Aligning Learning with Communication in Shared Autonomy

TL;DR

This work addresses aligning learning with communication in shared autonomy for assistive robot arms. It combines experimental and theoretical analysis to show that explicitly communicating the robot's learned intent alters human input patterns, and that the robot can leverage this to better align with the user's goal. The authors formulate a Bayesian, maximum-entropy framework where the human is modeled as a Boltzmann rational agent and the robot updates a posterior over goals while blending its own actions with human input; communication enters the human cost via a term involving the robot's belief. They demonstrate, through online and in-person studies, that a joint learning-communication approach reduces user effort and improves subjective and objective performance compared to baselines that isolate learning or communication. The results suggest that explicit communication of learned intent, when coupled with learning that accounts for user responses to communication, can significantly improve the efficiency and intuitiveness of assistive robotic systems.

Abstract

Assistive robot arms can help humans by partially automating their desired tasks. Consider an adult with motor impairments controlling an assistive robot arm to eat dinner.

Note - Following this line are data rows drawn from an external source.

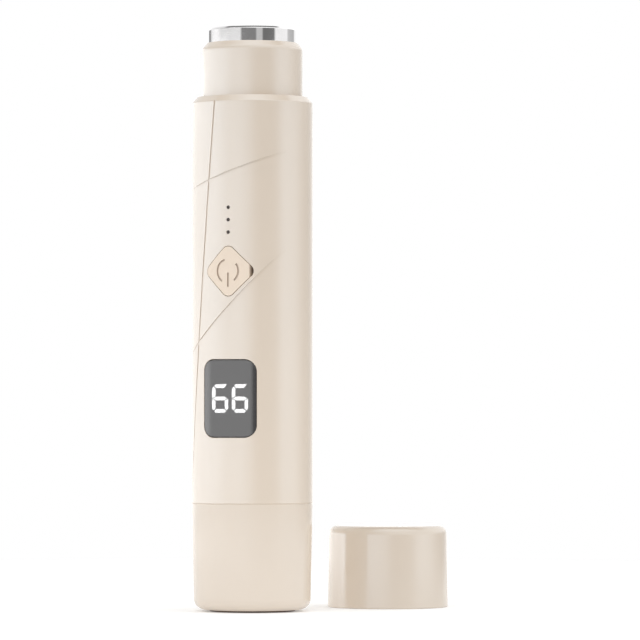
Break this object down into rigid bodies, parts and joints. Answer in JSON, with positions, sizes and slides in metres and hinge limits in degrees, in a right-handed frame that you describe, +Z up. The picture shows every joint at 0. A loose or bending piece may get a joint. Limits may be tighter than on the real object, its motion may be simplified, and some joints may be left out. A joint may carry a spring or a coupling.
{
  "type": "blackhead vacuum extractor",
  "caption": "Upright battery suction wand for pores, with a pull-off chrome head, a diamond power button, a two-digit display and a loose cap.",
  "frame": {"origin": "centre of the foot pad's lower face, on the wand's axis", "axes": "+Z up the wand's axis to the suction head, -Y out of the front with the button and the display, +X to the right as seen from the front"},
  "size_m": [0.0552, 0.0705, 0.154],
  "materials": {
    "shell_cream": "satin",
    "button_peach": "satin",
    "chrome_plate": "polished",
    "lens_smoke": "polished",
    "display_black": "matte",
    "lit_white": "lit",
    "smoked_plastic": "polished",
    "led_resin": "polished",
    "brown_silicone": "matte",
    "clear_silicone": "satin",
    "black_rubber": "matte",
    "hose_silicone": "satin",
    "board_green": "satin",
    "chip_black": "matte",
    "switch_plunger": "matte",
    "steel": "satin",
    "nickel": "satin",
    "copper": "polished",
    "bronze": "satin",
    "carbon": "matte",
    "ferrite": "matte",
    "white_acetal": "satin",
    "pump_grey": "satin",
    "frame_grey": "matte",
    "liner_white": "satin",
    "cell_wrap": "satin",
    "wire_insulation": "satin",
    "filter_foam": "open-cell"
  },
  "bodies": {
    "device": {"main_housing": "shell_cream", "base_cup": "shell_cream", "neck_shell": "shell_cream", "display_lens": "lens_smoke", "display_module": "display_black", "display_segments_lit": "lit_white", "indicator_light_pipe": "smoked_plastic", "indicator_leds": "led_resin", "button_seal": "brown_silicone", "foot_pad": "brown_silicone", "pump_damper": "black_rubber", "battery_pad": "black_rubber", "pump_diaphragm": "black_rubber", "pump_valves": "black_rubber", "suction_hose": "hose_silicone", "main_pcb": "board_green", "charge_pcb": "board_green", "pcb_components": "chip_black", "controller_chip": "chip_black", "tact_switch_body": "chip_black", "usb_socket_tongue": "chip_black", "usb_socket_shell": "steel", "motor_can": "steel", "frame_screws": "steel", "board_screws": "steel", "base_screws": "steel", "motor_screws": "steel", "pump_screws": "steel", "battery_tabs": "nickel", "motor_terminals": "nickel", "motor_bushes": "bronze", "motor_brushes": "carbon", "motor_magnets": "ferrite", "motor_end_cap": "white_acetal", "pump_base": "pump_grey", "valve_plate": "pump_grey", "pump_head": "pump_grey", "rear_frame": "frame_grey", "front_frame": "frame_grey", "filter_socket": "frame_grey", "battery_cell": "cell_wrap", "motor_leads": "wire_insulation", "battery_leads": "wire_insulation", "link_cable": "wire_insulation", "filter_sponge": "filter_foam"},
    "button": {"power_button": "button_peach", "tact_plunger": "switch_plunger"},
    "suction_head": {"head_core": "white_acetal", "chrome_ring": "chrome_plate", "contact_cushion": "clear_silicone", "head_o_ring": "black_rubber"},
    "cap": {"cap_shell": "shell_cream", "cap_liner": "liner_white"},
    "rotor": {"motor_shaft": "steel", "armature_core": "steel", "armature_windings": "copper", "commutator": "copper", "eccentric_hub": "white_acetal"},
    "wobbler": {"wobble_plate": "white_acetal", "drive_pin": "steel"}
  },
  "joints": [
    {"name": "button_press", "type": "slide", "parent": "device", "child": "button", "axis": [0, 1, 0], "range_m": [0, 0.0004], "stiffness_N_per_m": 400},
    {"name": "head_pull", "type": "slide", "parent": "device", "child": "suction_head", "axis": [0, 0, 1], "range_m": [0, 0.012]},
    {"name": "cap_lift", "type": "slide", "parent": "device", "child": "cap", "axis": [0, 0, 1], "range_m": [0, 0.06]},
    {"name": "motor_spin", "type": "hinge", "parent": "device", "child": "rotor", "pos_m": [0, 0.0034, 0.1035], "axis": [0, 0, 1], "continuous": true},
    {"name": "wobble", "type": "hinge", "parent": "rotor", "child": "wobbler", "pos_m": [0, 0.0034, 0.1146], "axis": [0.1219, 0, 0.9925], "continuous": true, "deforming": ["pump_diaphragm"]}
  ],
  "couplings": [
    {"joint": "wobble", "follows": "motor_spin", "ratio": -1}
  ]
}
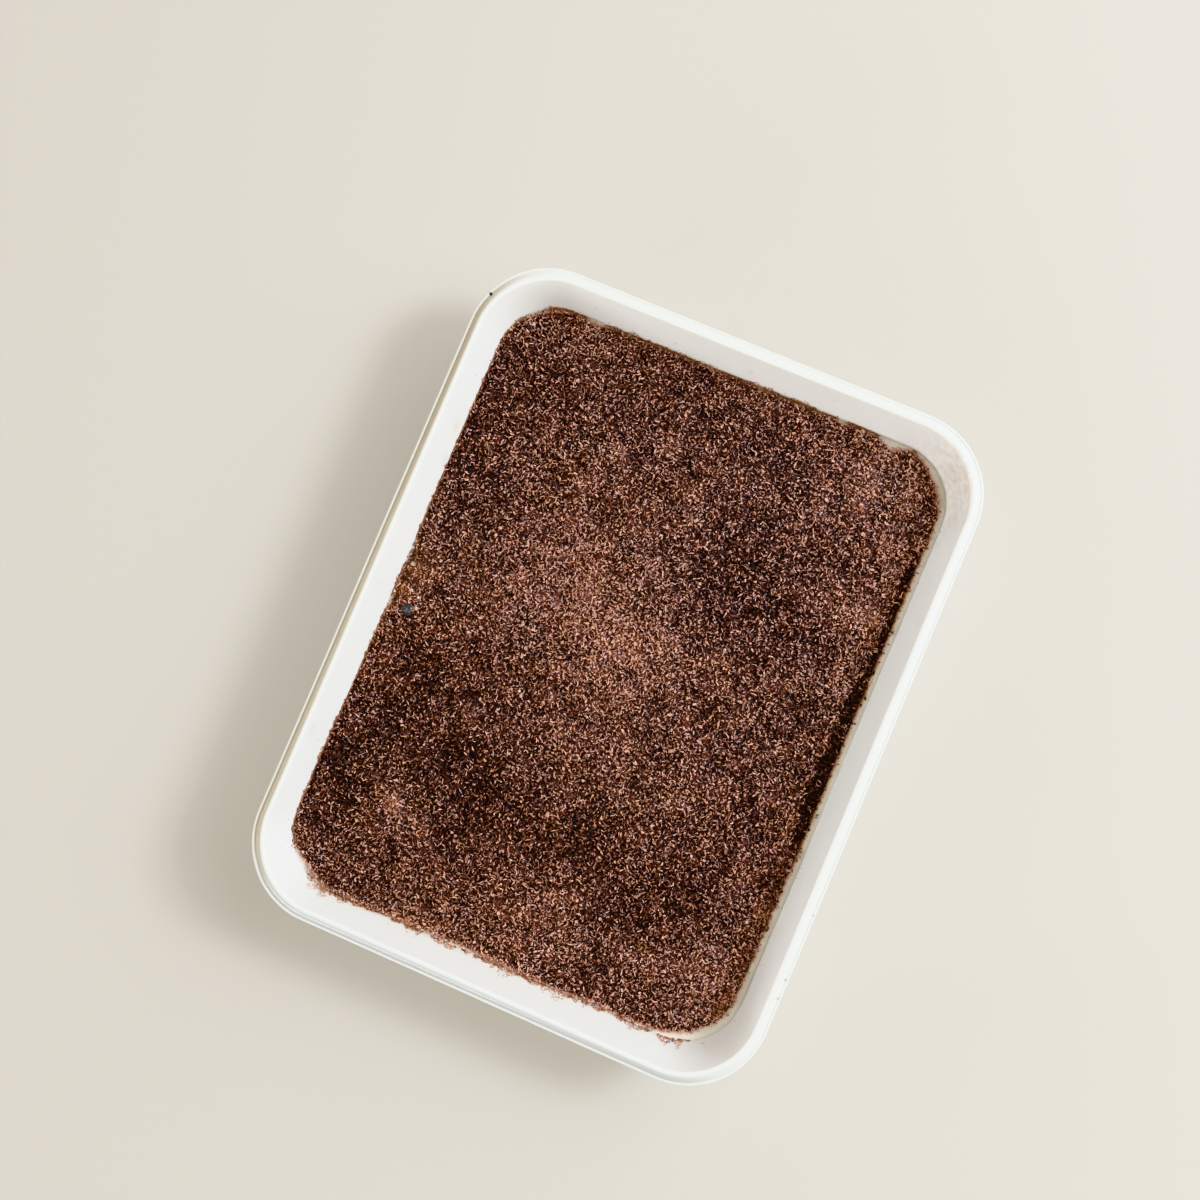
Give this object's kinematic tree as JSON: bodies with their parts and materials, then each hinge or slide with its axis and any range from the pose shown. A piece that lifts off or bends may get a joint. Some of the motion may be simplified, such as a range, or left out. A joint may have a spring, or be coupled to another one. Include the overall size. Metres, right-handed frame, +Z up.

The robot can reduce the number of human inputs -- and how precise those inputs need to be -- by recognizing what the human wants (e.g., a fork) and assisting for that task (e.g., moving towards the fork). Prior research has largely focused on learning the human's task and providing meaningful assistance. But as the robot learns and assists, we also need to ensure that the human understands the robot's intent (e.g., does the human know the robot is reaching for a fork?). In this paper, we study the effects of communicating learned assistance from the robot back to the human operator. We do not focus on the specific interfaces used for communication. Instead, we develop experimental and theoretical models of a) how communication changes the way humans interact with assistive robot arms, and b) how robots can harness these changes to better align with the human's intent. We first conduct online and in-person user studies where participants operate robots that provide partial assistance, and we measure how the human's inputs change with and without communication. With communication, we find that humans are more likely to intervene when the robot incorrectly predicts their intent, and more likely to release control when the robot correctly understands their task. We then use these findings to modify an established robot learning algorithm so that the robot can correctly interpret the human's inputs when communication is present. Our results from a second in-person user study suggest that this combination of communication and learning outperforms assistive systems that isolate either learning or communication.

Figures (4)

• Figure 1: Human sharing control with an assistive robot arm. (Top) The robot tries to infer the correct task from the human's joystick inputs. (Middle) We show that --- when the robot communicates what it has inferred --- the way humans provide inputs changes. (Bottom) If robots are aware of these changes, they can more accurately infer the human's goal.
• Figure 2: Example settings and results from our user studies in Section \ref{['sec:user-study-one']}. Here we explored how communicating the robot's inferred distribution over a discrete set of tasks affected the human's inputs during shared autonomy. In all conditions, the robot used the same learning algorithm. (Left) Results from the online survey with and without a communication interface. Humans were more likely to release control to an assistive robot that conveyed its learned distribution over the tasks ($t(24) = 4.271, p < 0.005$). (Right) Corresponding results from our in-person study. Here humans required fewer inputs to guide the robot to their goal when the robot communicated its learning ($t(29) = 2.986, p < 0.005$). Overall, these results suggest that humans are more willing to yield control to a communicative system. An asterisk (*) denotes statistical significance.
• Figure 3: Tasks and user inputs from the user study in Section \ref{['sec:user-study']}. (Left) The items the human led the robot to interact within each task. (Right) The magnitude of the human's inputs over time averaged across all users. These results show that users completed the tasks more quickly with Ours, and overall needed fewer inputs to convey their intended goals to the robot.
• Figure 4: Objective and subjective results from the user study in Section \ref{['sec:user-study']}. (Left) Total user inputs for Seasoning, Drink, and Utensil tasks. To count the number of inputs, the robot measured whether the human had pressed the joystick every $0.02$ seconds. Across each task, users provided fewer inputs and relied on the robot's assistance more when using Ours ($p < 0.001$, $p < 0.001$, $p < 0.001$). These results support H3: Users spent less effort when using Ours. (Right) Subjective results for the three baselines. Across the four Likert-Scale items, users preferred Our method: they felt that they could easily control the system ($p < 0.001$), the robot provided effective assistance ($p < 0.005$), the robot better predicted their goal ($p < 0.001$), and the robot adapted more quickly to their actions ($p < 0.001$).